Рисуя же сумиэ, полагается для рисовальщика не направлять кисть силою руки так, чтобы тушь излагала некий определенный образ, представляемый им, а следовать за тем, как и куда двинется кисть по тонкой бумаге, и уж только в соответствии с этим раскрывать в пятне краски то, что нарисовалось неизвестно как. Они называют такую красоту, проявляющуюся неизвестно чьим промыслом, югэн, и считают ее смыслом не изображение, сотворенное волей художника, а окружающую его пустоту.

Пустота есть отсутствие всего лишнего, гармония не требует многого, а иногда не требует вовсе ничего. Гармония не требует завершенности, предпочитая поиск смысла откровенно явленному содержанию. Рикю учил брать для икебана не цветок, но нераскрывшийся бутон, неяркого, а лучше всего – белого цвета, а украшать его каплями росы. Смысл икебана не в роскоши составляющих его, а в соответствии составляющих общей совокупности, месту и времени года. Истинный мастер не применяет усилия и не подчиняет себе – мыслью или же силой – и не предлагает собственного решения, не утверждает своей правоты и не претендует на обладание истиной, почитая состояние муга, отрицающее его авторство, или состояние мусин, отвергающее сознательное участие в создании, высшим и единственно верным способом творения настоящей гармонии.
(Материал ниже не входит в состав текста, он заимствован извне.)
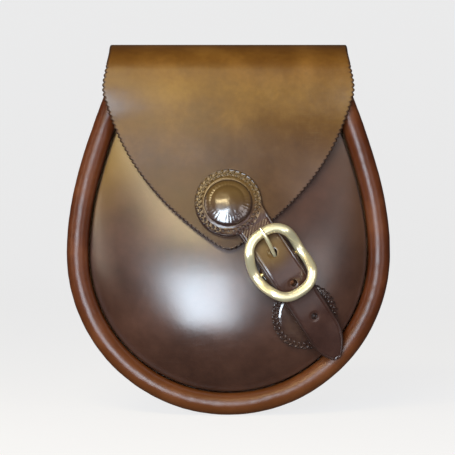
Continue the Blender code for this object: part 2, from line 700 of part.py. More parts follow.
def buckle(bar_frame):
    """The oval frame, saddled down at its sides to the centre bar, in the bar's frame."""
    stations, section = 44, 12
    rows = []
    for k in range(stations):
        turn = 2 * math.pi * k / stations
        c, s = math.cos(turn), math.sin(turn)
        along = FRAME_HALF_LENGTH * math.copysign(abs(c) ** (2 / FRAME_SQUARENESS), c)
        across = FRAME_HALF_WIDTH * math.copysign(abs(s) ** (2 / FRAME_SQUARENESS), s)
        power = FRAME_SQUARENESS - 1
        out = Vector((math.copysign(abs(along / FRAME_HALF_LENGTH) ** power, along) / FRAME_HALF_LENGTH,
                      math.copysign(abs(across / FRAME_HALF_WIDTH) ** power, across)
                      / FRAME_HALF_WIDTH, 0)).normalized()
        dip = max(1 - (along / FRAME_SADDLE_HALF_LENGTH) ** 2, 0) ** 2 * FRAME_SADDLE_DEPTH
        centre = Vector((along, across, FRAME_HEIGHT - dip - BAR_HEIGHT))
        angles = (2 * math.pi * j / section for j in range(section))
        rows.append([centre + out * FRAME_RIM * math.cos(a)
                     + Vector((0, 0, FRAME_THICKNESS * math.sin(a))) for a in angles])
    frame = add("buckle_frame", grid_mesh("buckle_frame", rows, True, True),
                (POLISHED_BRASS, 0.12, 1.0), bar_frame)
    across_axis = bar_frame.matrix_world @ Matrix.Rotation(math.radians(-90), 4, "X")
    socket = BAR_HALF_LENGTH + GAP
    cut(frame, round_cutter("bar_socket", BAR_RADIUS + GAP, -socket, socket, across_axis))
    bar = add("buckle_bar", turned_mesh("buckle_bar", [
        (0, BAR_HALF_LENGTH), (BAR_RADIUS, BAR_HALF_LENGTH), (BAR_RADIUS, -BAR_HALF_LENGTH),
        (0, -BAR_HALF_LENGTH)]), (POLISHED_BRASS, 0.3, 1.0), bar_frame)
    bar.matrix_local = Matrix.Rotation(math.radians(-90), 4, "X")


def tongue_line():
    """The tongue's route in the bar's frame: hooked round the bar, then up to rest on the rim."""
    hook = LOOP_INNER_RADIUS + TONGUE_RADIUS * TONGUE_HOOK_THINNING
    around = [Vector((hook * math.sin(a), 0, hook * math.cos(a)))
              for a in (math.radians(-280 + 280 * k / 14) for k in range(14))]
    rest = FRAME_HEIGHT + FRAME_THICKNESS + TONGUE_RADIUS + GAP - BAR_HEIGHT
    ends = ((0, hook), (-0.007, hook), (-0.014, rest + 0.0006), (TONGUE_TIP_ALONG, rest))
    rise = [bezier(ends, k / 14) for k in range(15)]
    return around, [Vector((p.x, 0, p.y)) for p in rise]


def tongue(bar_frame):
    """The brass tongue, one bent wire, thinner round the bar and at its tip."""
    around, rise = tongue_line()
    radii = [TONGUE_HOOK_THINNING] * (len(around) + 1)
    radii += [eased(((1, TONGUE_HOOK_THINNING), (5, 1.0), (12, 1.0), (14, 0.62)), k)
              for k in range(1, len(rise))]
    curve = tube_curve("buckle_tongue", around + rise, TONGUE_RADIUS, radii, sides=2)
    add("buckle_tongue", curve, (POLISHED_BRASS, 0.15, 1.0), bar_frame)


def main():
    """Builds the bag from the back to the buckle."""
    for thing in list(bpy.data.objects):
        bpy.data.objects.remove(thing, do_unlink=True)
    back = back_panel()
    gusset()
    panel = front_panel()
    piping()
    belt_loop(back)
    hinge = frame_empty("flap_hinge_line", Matrix.Translation((0, HINGE_Y, HINGE_UP - SLOT_UP)))
    seat = local_frame(panel_middle, 0, SEAT_ACROSS, HIDE / 2)
    bar_frame = frame_empty("buckle_bar_line", seat @ Matrix.Translation((0, 0, BAR_HEIGHT)))
    bpy.context.view_layer.update()
    chape(panel, seat)
    buckle(bar_frame)
    tongue(bar_frame)
    sheet = flap(hinge)
    path = [bar_frame.matrix_world @ p for p in tongue_line()[1]]
    strap = billet(hinge, path)
    boss(hinge, strap, sheet)


main()
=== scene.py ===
"""The looks of a moulded leather drum stick bag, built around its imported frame.

Metres, +Z up, the front faces -Y. Heights called "up" are measured from the bag's lowest
point. Every sub-assembly is a class with its sizes as fields; main() builds them in order.
"""

import logging
import math
from dataclasses import dataclass, field
from enum import Enum
from functools import cached_property
from typing import Any, Callable, Iterable, Optional, Sequence

import bmesh
import bpy
import numpy as np
from mathutils import Matrix, Vector, noise


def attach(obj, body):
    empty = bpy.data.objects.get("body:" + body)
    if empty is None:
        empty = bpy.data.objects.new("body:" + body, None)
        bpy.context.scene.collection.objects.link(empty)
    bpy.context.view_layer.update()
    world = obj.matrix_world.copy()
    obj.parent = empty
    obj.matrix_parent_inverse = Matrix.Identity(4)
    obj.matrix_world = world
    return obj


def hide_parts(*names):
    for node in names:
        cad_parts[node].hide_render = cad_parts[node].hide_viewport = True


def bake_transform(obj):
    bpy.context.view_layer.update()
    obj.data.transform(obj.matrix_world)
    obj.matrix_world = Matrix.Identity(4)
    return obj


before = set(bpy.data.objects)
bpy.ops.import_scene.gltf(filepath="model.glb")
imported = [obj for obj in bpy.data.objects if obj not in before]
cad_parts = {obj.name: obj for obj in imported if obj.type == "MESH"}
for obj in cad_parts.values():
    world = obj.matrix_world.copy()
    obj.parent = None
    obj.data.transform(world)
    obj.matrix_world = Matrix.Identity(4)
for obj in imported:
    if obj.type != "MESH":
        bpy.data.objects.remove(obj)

log = logging.getLogger("drum_stick_bag")
Colour = tuple[float, float, float]
Surface = Callable[[float, float], float]
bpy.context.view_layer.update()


class Body(str, Enum):
    """The bodies that a piece can ride on."""

    BAG = "bag"
    FLAP = "flap"
    BUCKLE = "buckle"
    TONGUE = "tongue"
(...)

Приглашение к сопереживанию, против убеждения и принуждения, есть признак великого мастерства. Икэнобо Сэнно сказал «Тайные речения» об икебана – не следует нагромождать предметы, ведь и в засохшей ветке сатори позволяет увидеть цветы.

А вообще, скажу тебе – не ищи смысла в том, что выше всякого смысла, и следуй открывающимся тебе путем, не усердствуя в достижении его.

24

Через известное число положенный в каждом начинании препятствий и мытарств, довелось достигнуть мне пределов почитателей учения дзен, весьма распространенных в тех местностях, что, тем не менее, не делает их число действительно многочисленным, потому что учение сие не требует от его адептов бездумного послушания, безоговорочного принятия символов веры, обязательного отправления обрядов или даже самой веры, но – убежденности в высшей справедливости сего духовного пути, что на деле оборачивается необходимостью куда больших духовных трудов, нежели самая суровая религия из ранее мною встреченных, и многие и многие из духовно алчущих оказываются неготовыми платить потребную цену.